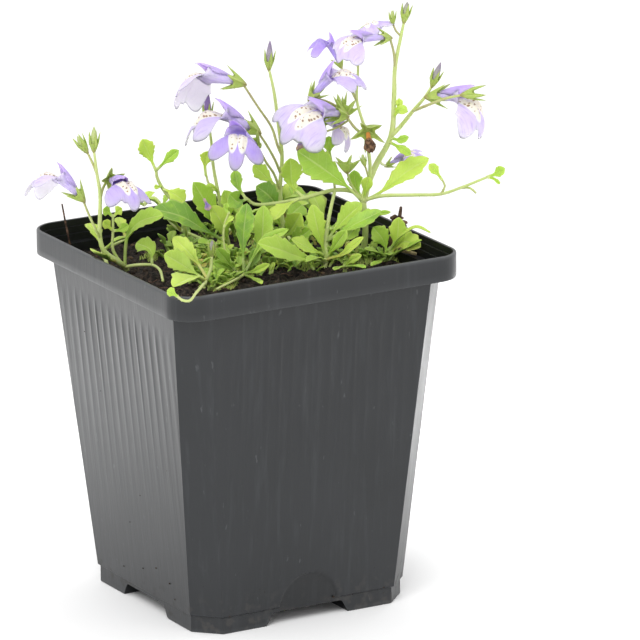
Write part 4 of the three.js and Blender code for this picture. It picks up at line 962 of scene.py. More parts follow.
def add_blade(form, points, wide, normal, teeth, petiole, random, fine=True):
    """Leaf along its rib: petiole is the stalk's share of it, and a leaf that isn't fine has
    fewer points."""
    curve = Curve(points)
    tone = random()
    wave = random() * math.tau
    cup = 0.85 + 0.5 * random()
    count = max(14, teeth * 8, min(40, int(curve.length * 1.5))) if fine else 9
    over, beneath = (OVER, BENEATH) if fine else (OVER[::2], BENEATH[::2])
    places = [(petiole * i / 4, -1 + i / 4) for i in range(4)]
    places += [(petiole + (1 - petiole) * i / count, i / count) for i in range(count)]
    rings = [[(curve.at(0) - curve.along(0) * 0.2, (-1, 0, tone), 1)]]
    for share, s in places:
        t = curve.place(share)
        centre = curve.at(t)
        along = curve.along(t)
        out = (normal - along * along.dot(normal)).normalized()
        across = along.cross(out)
        half = PETIOLE_HALF
        if s > 0:
            half = max(half, wide / 2 * leaf_outline(s) * tooth_factor(s, teeth))
        thick = lerp(0.8, BLADE_THICK, smooth(0, 0.3, s)) * smooth(1.25, 0.8, s)
        grooved = smooth(0, 0.2, s) * smooth(1, 0.8, s)

        def spot(u, lift, kind):
            fold = half * BLADE_FOLD * cup * abs(u) ** 1.35
            groove = -GROOVE_DEPTH * math.exp(-((u / GROOVE_HALF) ** 2)) * grooved
            ripple = 0.1 * half * u * u * math.sin(8.5 * s + wave + (1.4 if u > 0 else 0))
            sweep = along * (0.24 * half * u * u * (1 - s)) if s > 0 else Vector()
            place = centre + across * (u * half) + out * (fold + groove + ripple + lift) + sweep
            return place, (s, u, tone), kind

        ring = [spot(u, thick / 2 * swell(u), 0.6 if abs(u) == 1 else 1) for u in over]
        ring += [spot(u, -thick / 2 * swell(u), 0) for u in beneath]
        rings.append(ring)
    rings.append([(curve.at(1), (1, 0, tone), 1)])
    form.skin(rings)


TO_VIEWER = [0, 0.5, 0.85]
SKYWARD = [0, 1, 0.3]


def leaf(rib, wide, face=TO_VIEWER, teeth=None, petiole=0.2):
    points = [seen(p) for p in rib]
    teeth = teeth or (2 if wide < 4.5 else 3)
    normal = facing(face)
    return lambda forms, random: add_blade(forms["leaves"], points, wide, normal, teeth, petiole, random)


# Calyces and buds
def add_cup(form, foot, axis, size, spread, random, tone=0):
    """Cup with five pointed lobes; spread 1 is half open."""
    side, other = cross_axes(axis)
    tip_out = (1.7 + 1.8 * spread) * size
    tip_along = (CALYX_LOBE - 1.2 * spread) * size
    sinus_out = (1.75 + 0.2 * spread) * size
    sinus_along = (CALYX_CUP + 0.1) * size
    heel = CALYX_HEEL * size
    lean = [1 + 0.12 * (random() - 0.5) for _ in range(5)]

    def spot(i, v, inset, kind):
        turn = i / CUP_SIDES * 5 + 0.5
        lobe = turn % 1 * 2 - 1
        which = int(turn % 5)
        share = max(0, 1 - abs(lobe) / (0.66 - 0.12 * spread)) ** 0.95
        out = lerp(sinus_out, tip_out * lean[which], share)
        along = lerp(sinus_along, tip_along * lean[which], share)
        reach = max(0.05, out * v ** 0.78 * (1 + 0.04 * math.cos(lobe * math.pi)) - inset)
        place = foot + axis * (-heel + (along + heel) * v)
        place += around(side, other, i / CUP_SIDES * math.tau) * reach
        return place, (v, lobe, tone), kind

    rings = [[(foot - axis * heel, (0, 0, tone), 1)]]
    for v in (0.08, 0.18, 0.3, 0.43, 0.56, 0.69, 0.81, 0.92, 1):
        rings.append([spot(i, v, 0, 1) for i in range(CUP_SIDES)])
    for v, inset in ((0.95, 0.16), (0.8, 0.3), (0.6, 0.34)):
        rings.append([spot(i, v, inset * size, 0) for i in range(CUP_SIDES)])
    rings.append([(foot + axis * size * CALYX_HEEL, (0.4, 0, tone), 0)])
    form.skin(rings)
    for _ in range(CUP_HAIRS):
        i = int(random() * CUP_SIDES)
        place = spot(i, 0.2 + 0.75 * random(), 0.03, 1)[0]
        hair = (around(side, other, i / CUP_SIDES * math.tau) + axis * 0.5) * HAIR_LONG
        form.spike(place, hair * (0.5 + 0.5 * random()), HAIR_HALF, (0.9, 0.6, tone))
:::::
The request: Please reproduce each line exactly as written.

Problem solution:
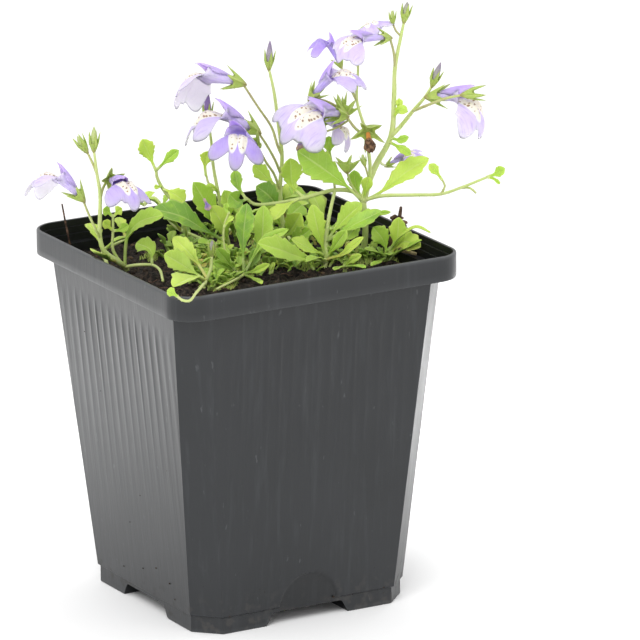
Write part 4 of the three.js and Blender code for this picture. It picks up at line 962 of scene.py. More parts follow.
def add_blade(form, points, wide, normal, teeth, petiole, random, fine=True):
    """Leaf along its rib: petiole is the stalk's share of it, and a leaf that isn't fine has
    fewer points."""
    curve = Curve(points)
    tone = random()
    wave = random() * math.tau
    cup = 0.85 + 0.5 * random()
    count = max(14, teeth * 8, min(40, int(curve.length * 1.5))) if fine else 9
    over, beneath = (OVER, BENEATH) if fine else (OVER[::2], BENEATH[::2])
    places = [(petiole * i / 4, -1 + i / 4) for i in range(4)]
    places += [(petiole + (1 - petiole) * i / count, i / count) for i in range(count)]
    rings = [[(curve.at(0) - curve.along(0) * 0.2, (-1, 0, tone), 1)]]
    for share, s in places:
        t = curve.place(share)
        centre = curve.at(t)
        along = curve.along(t)
        out = (normal - along * along.dot(normal)).normalized()
        across = along.cross(out)
        half = PETIOLE_HALF
        if s > 0:
            half = max(half, wide / 2 * leaf_outline(s) * tooth_factor(s, teeth))
        thick = lerp(0.8, BLADE_THICK, smooth(0, 0.3, s)) * smooth(1.25, 0.8, s)
        grooved = smooth(0, 0.2, s) * smooth(1, 0.8, s)

        def spot(u, lift, kind):
            fold = half * BLADE_FOLD * cup * abs(u) ** 1.35
            groove = -GROOVE_DEPTH * math.exp(-((u / GROOVE_HALF) ** 2)) * grooved
            ripple = 0.1 * half * u * u * math.sin(8.5 * s + wave + (1.4 if u > 0 else 0))
            sweep = along * (0.24 * half * u * u * (1 - s)) if s > 0 else Vector()
            place = centre + across * (u * half) + out * (fold + groove + ripple + lift) + sweep
            return place, (s, u, tone), kind

        ring = [spot(u, thick / 2 * swell(u), 0.6 if abs(u) == 1 else 1) for u in over]
        ring += [spot(u, -thick / 2 * swell(u), 0) for u in beneath]
        rings.append(ring)
    rings.append([(curve.at(1), (1, 0, tone), 1)])
    form.skin(rings)


TO_VIEWER = [0, 0.5, 0.85]
SKYWARD = [0, 1, 0.3]


def leaf(rib, wide, face=TO_VIEWER, teeth=None, petiole=0.2):
    points = [seen(p) for p in rib]
    teeth = teeth or (2 if wide < 4.5 else 3)
    normal = facing(face)
    return lambda forms, random: add_blade(forms["leaves"], points, wide, normal, teeth, petiole, random)


# Calyces and buds
def add_cup(form, foot, axis, size, spread, random, tone=0):
    """Cup with five pointed lobes; spread 1 is half open."""
    side, other = cross_axes(axis)
    tip_out = (1.7 + 1.8 * spread) * size
    tip_along = (CALYX_LOBE - 1.2 * spread) * size
    sinus_out = (1.75 + 0.2 * spread) * size
    sinus_along = (CALYX_CUP + 0.1) * size
    heel = CALYX_HEEL * size
    lean = [1 + 0.12 * (random() - 0.5) for _ in range(5)]

    def spot(i, v, inset, kind):
        turn = i / CUP_SIDES * 5 + 0.5
        lobe = turn % 1 * 2 - 1
        which = int(turn % 5)
        share = max(0, 1 - abs(lobe) / (0.66 - 0.12 * spread)) ** 0.95
        out = lerp(sinus_out, tip_out * lean[which], share)
        along = lerp(sinus_along, tip_along * lean[which], share)
        reach = max(0.05, out * v ** 0.78 * (1 + 0.04 * math.cos(lobe * math.pi)) - inset)
        place = foot + axis * (-heel + (along + heel) * v)
        place += around(side, other, i / CUP_SIDES * math.tau) * reach
        return place, (v, lobe, tone), kind

    rings = [[(foot - axis * heel, (0, 0, tone), 1)]]
    for v in (0.08, 0.18, 0.3, 0.43, 0.56, 0.69, 0.81, 0.92, 1):
        rings.append([spot(i, v, 0, 1) for i in range(CUP_SIDES)])
    for v, inset in ((0.95, 0.16), (0.8, 0.3), (0.6, 0.34)):
        rings.append([spot(i, v, inset * size, 0) for i in range(CUP_SIDES)])
    rings.append([(foot + axis * size * CALYX_HEEL, (0.4, 0, tone), 0)])
    form.skin(rings)
    for _ in range(CUP_HAIRS):
        i = int(random() * CUP_SIDES)
        place = spot(i, 0.2 + 0.75 * random(), 0.03, 1)[0]
        hair = (around(side, other, i / CUP_SIDES * math.tau) + axis * 0.5) * HAIR_LONG
        form.spike(place, hair * (0.5 + 0.5 * random()), HAIR_HALF, (0.9, 0.6, tone))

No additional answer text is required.